BuddyPoke works through a very clever mix of strategies and services. And it's evident through Dave's talk that these are all very conscious strategies. Dave talks a lot about moving functionally to different locations in order to minimize costs, selecting techniques to minimize costs, yet keep the performance high enough that users can keep on poking.
General Lessons Learned
Before we get to specific GAE recommendations, Dave made a few interesting general observations:
- The cost of GAE for BuddyPoke is low. I tried to find out what the actual cost was, because some people have reported higher than expected costs, and I was wondering what his experience showed. Nobody ever answers these types of questions and Dave was no exception. He did say he payed way less than a penny per customer, but I'm not sure about the units. A penny per year? Per operation? No comment :-)
- The attraction to GAE's Persistence as a Service model was its simplicity. Dave said he's a 3D graphics guy, not an infrastructure guy, so he didn't want to mess with that part of the system. This is GAE's sweet spot.
- Most of the cost of BuddyPoke is in content delivery. The main app for BuddyPoke is a flash file must be served. These costs are much higher than the costs for running the actual application. Dave is investigating Rackspace for file serving. GAE has a relatively high failure rate for accessing content, which is acceptable when returning avatars, but is not OK for loading up the initial image.
- You can't code naively for GAE. In order to get performance you must select strategies that work best with how GAE works.
Google App Engine Lessons
Here are some of the strategies BuddyPoke uses to scale on Facebook and Google App Engine:
- Use the browser's CPU. These CPU cycles are free whereas you pay for them in GAE. For BuddyPoke this means: 1) perform calculations in the flash client 2) wait on Facebook operations in the client, not GAE.

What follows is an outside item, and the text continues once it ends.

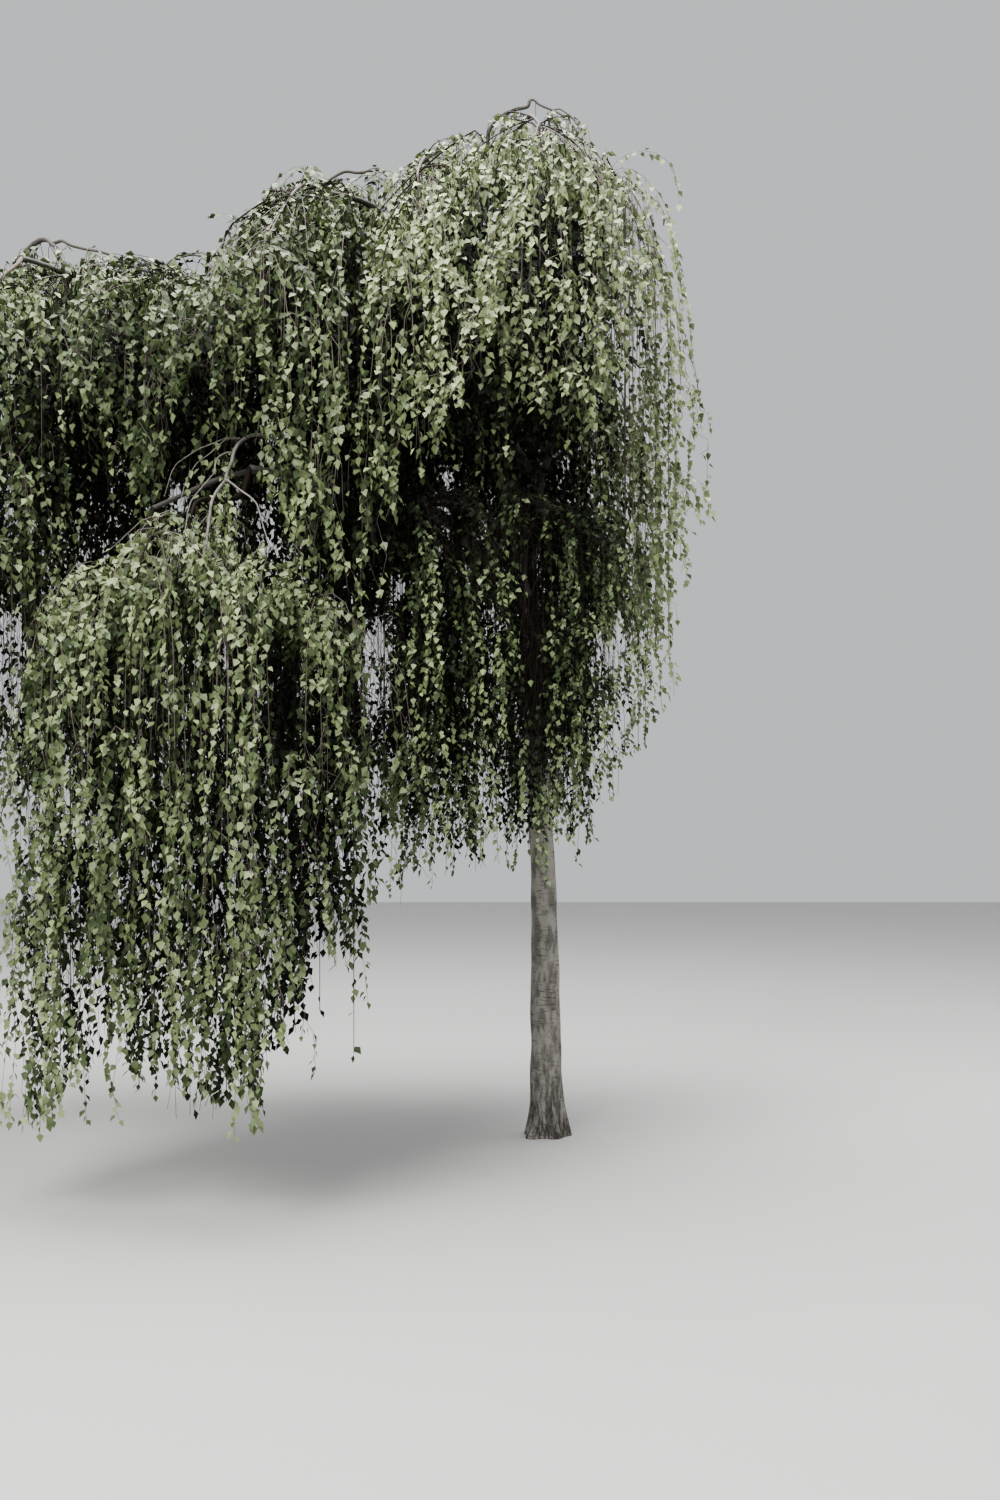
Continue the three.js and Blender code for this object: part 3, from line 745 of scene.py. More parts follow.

- Set maximums. Rather than allowing users to upload a large number of icons, for example, set a max of six or so, otherwise the datastore and your costs will explode.
- Memcache everything in order to smooth out datastore issues.
- Use sharded counters for stats like install counts. Otherwise contention problems will bog down everything and shoot up your quotas.
- Sending large numbers of emails uses a lot of CPU. Batch them using task queues or cron jobs.
- Use multiple appspot applications for different functions instead of one big application. Errors, for example, are sent to a specific error app. This keeps the logs and other stats separated by function.
- Split a table into two parts: main model and an additional info model. Datastore puts are your largest cost so you need to do everything you can to minimize their cost. In the main model use keyed access only, no indexes, and keep no extra fields. Gets will be fast and puts will be cheap. Writing extra fields costs time and money. So a “date joined” field for a User model doesn't belong in the main table. It isn't used often so put this kind of data in an additional info model. Put your indexes on this model and perform queries against it. Because the additional info model has indexes it will cause more synchronized writes which costs more, is slower, and can back up processing if you need to write this model frequently.
- To minimize datastore hops use batch gets and puts.
On the surface BuddyPoke seems simple, but under hood there's some intricate strategy going on. Minimizing costs while making it scale and perform is not obvious. Who does what, when, why and how takes some puzzling out. It's certainly an approach a growing class of apps will find themselves using in the future.